Reputation: 73
I'm having issues pulling specific variables from large text logs.
A normal log looks like this:
metadata {
unique_id: "88dvsq113-0dcf-410f-84fb-d342076def6f"
webhook_response_time: 155
intent_name: "Dogs are the best"
variable_one: "true"
variable_two: "false"
variable_three: "false"
}
I just want to pull the intent_name variable, so I use the regular expression:
SELECT REGEXP_EXTRACT(textPayload, r"intent_name:(.+)") AS intent_name FROM table1
to pull out just the value "Dogs are the best". Now, in the logs, there are two different parts that include the phrase "intent_name", so this regular expression doesn't pull what I need it to. Here is an example of new logs below:
metadata {
intent_id: "a664f00f-8105-4e09-bc34-2836dbe89ee1"
webhook_response_time: 105
intent_name: "Dogs are the best"
execution_sequence {
intent_id: "e231c181-31d9-4bfa-b2d8-7a52314bc628"
intent_name: "Cats are the best"
variable_one: "true"
variable_two: "false"
variable_three: "false"
}
How do I write an expression to just pull the first intent_name value "Dogs are the best" and not the one not inside the execution_sequence brackets?
Upvotes: 1
Views: 156
Reputation: 1269803
A JSON value would be much easier. But for the second log format, you could do:
select regexp_extract(textPayload, r"""intent_name: ("[^"]+")[\s\S]*execution_sequence""")
from (select '''metadata {
unique_id: "88dvsq113-0dcf-410f-84fb-d342076def6f"
webhook_response_time: 155
intent_name: "Dogs are the best"
variable_one: "true"
variable_two: "false"
variable_three: "false"
}''' as textPayload union all
SELECT '''metadata {
intent_id: "a664f00f-8105-4e09-bc34-2836dbe89ee1"
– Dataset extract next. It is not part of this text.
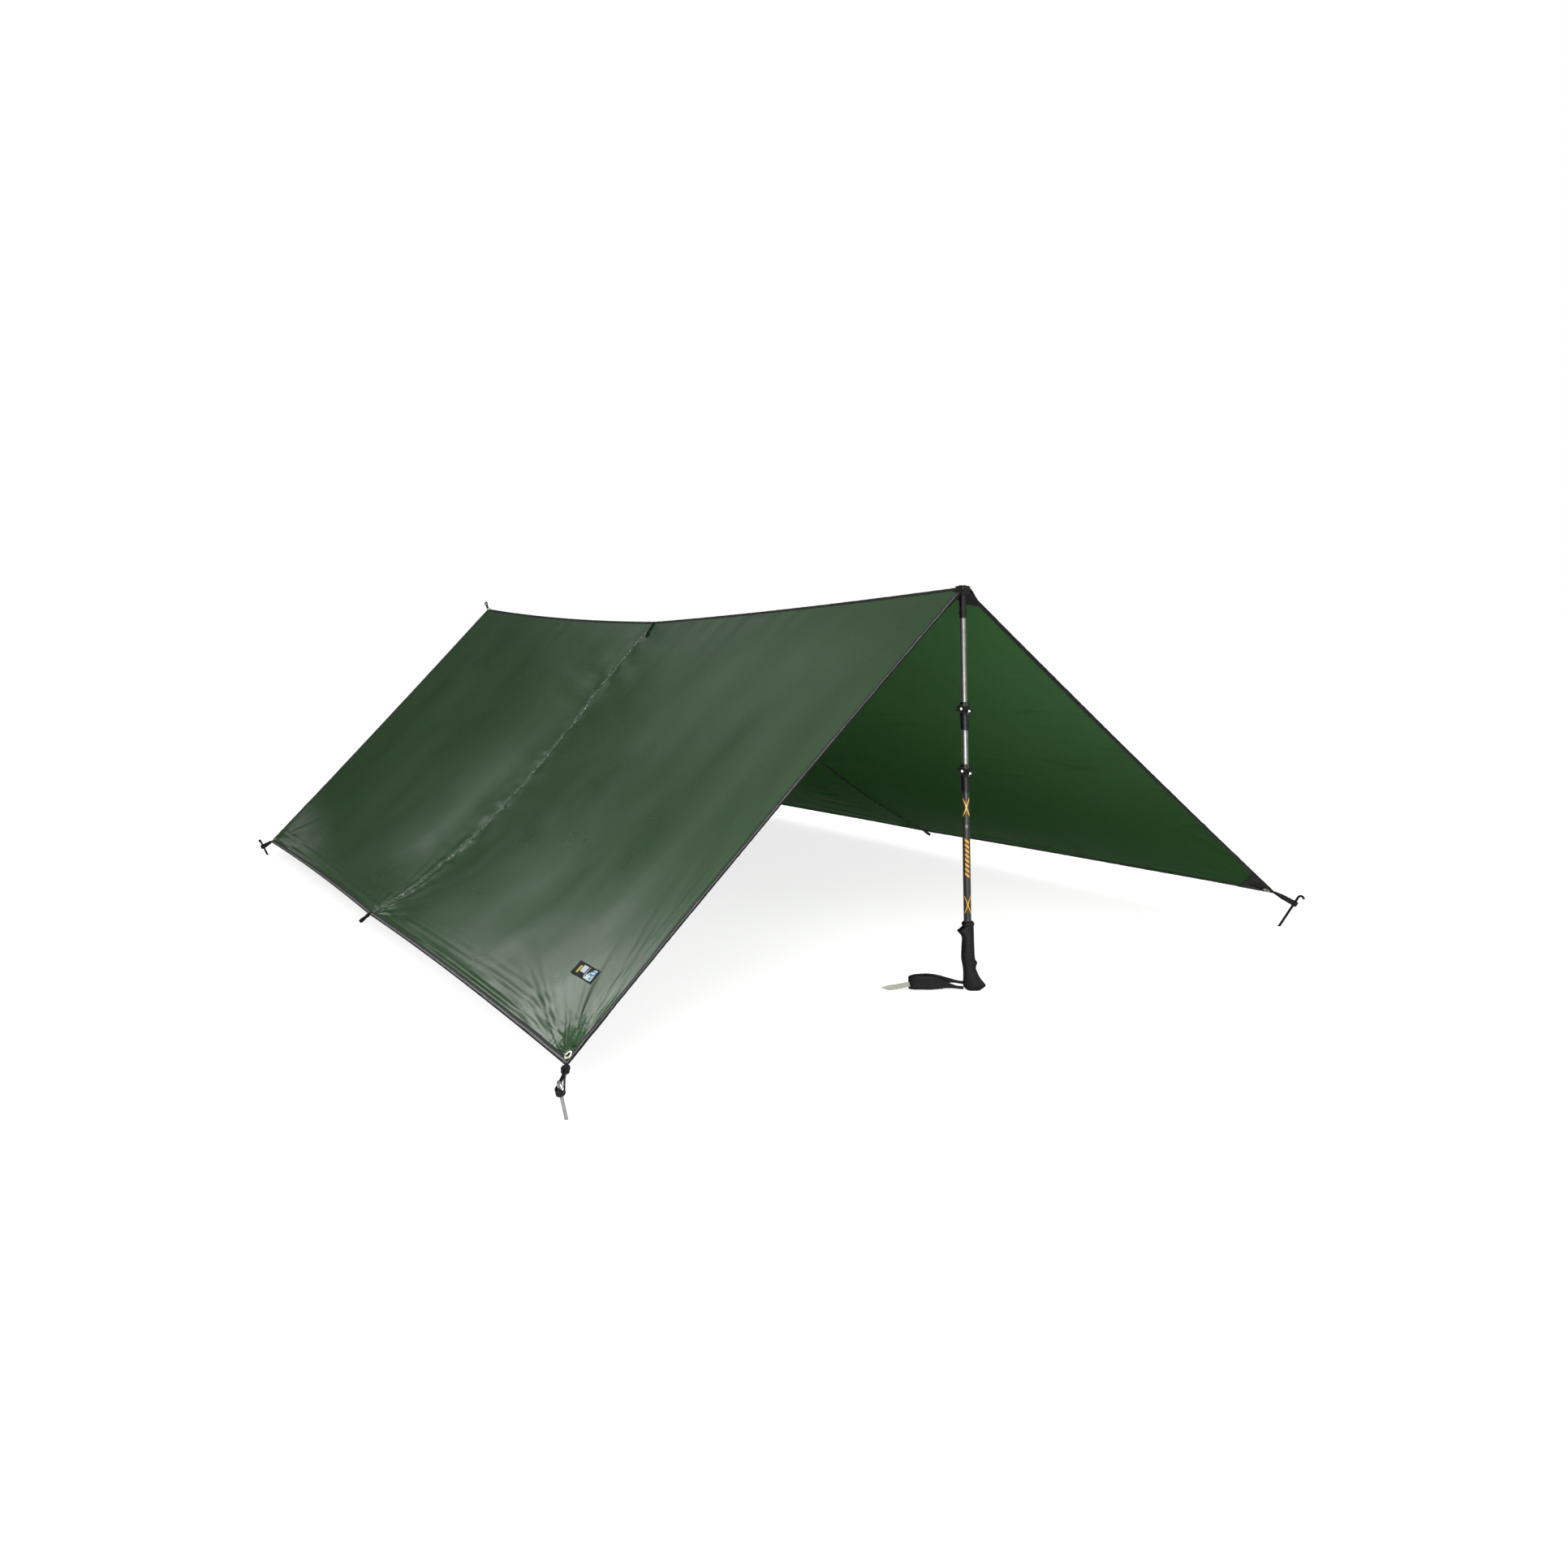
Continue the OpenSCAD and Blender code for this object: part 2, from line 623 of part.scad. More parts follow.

webhook_response_time: 105
intent_name: "Dogs are the best"
execution_sequence {
intent_id: "e231c181-31d9-4bfa-b2d8-7a52314bc628"
intent_name: "Cats are the best"
variable_one: "true"
variable_two: "false"
variable_three: "false"
}'''
) x
This does not work on the first format, but you can use a case
expression if you need to support both.
Upvotes: 1